South Korean filmmaker (born 1967)

Kim Dae-seung (born June 18, 1967) is a South Korean film director and screenwriter.

==Career==
After graduating from Chung-Ang University with a degree in Film Studies, Kim Dae-seung first honed his filmmaking skills as a protege of legendary Korean director Im Kwon-taek, working for almost ten years as Im's assistant director on major films such as Seopyeonje (1993), The Taebaek Mountains (1994), and Chunhyang (2000).

Kim made his directorial debut with Bungee Jumping of Their Own (2001), a melodrama about homosexuality and reincarnation. Despite its taboo subject, the film was received well by audiences and critics due to Kim's sensitive direction and the acting by leads Lee Byung-hun and Lee Eun-ju.

He subsequently directed Blood Rain (2005), a mystery thriller set in the late Joseon Dynasty. The surprise casting of Cha Seung-won (then-known for comedic roles) and newcomer Park Yong-woo paid off, resulting in critical acclaim and an unexpectedly robust box office. Blood Rain received multiple acting and technical nominations from local award-giving bodies, and won Best Film at the Chunsa Film Art Awards, the Baeksang Arts Awards, and the Yubari International Fantastic Film Festival.
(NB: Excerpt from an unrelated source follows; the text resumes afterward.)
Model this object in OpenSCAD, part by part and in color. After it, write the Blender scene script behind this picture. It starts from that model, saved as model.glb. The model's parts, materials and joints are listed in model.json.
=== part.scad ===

Kim's third film was based on the true story of the 1995 collapse of Sampoong Department Store which claimed 502 lives and wounded 937. Traces of Love (2006) explores the painful aftermath of trauma and loss, guilt and memory, against the backdrop of beautiful autumn scenery. The melodrama starred Yoo Ji-tae, Kim Ji-soo and Uhm Ji-won, and was the opening film of the 11th Pusan International Film Festival.

In 2011, Kim directed Q&A as part of If You Were Me 5, an omnibus commissioned by the National Human Rights Commission of Korea. Starring television star Kim Hyun-joo, the short film denounced the collection and control of personal information that leads to sexual harassment in the Korean male-dominated workplace.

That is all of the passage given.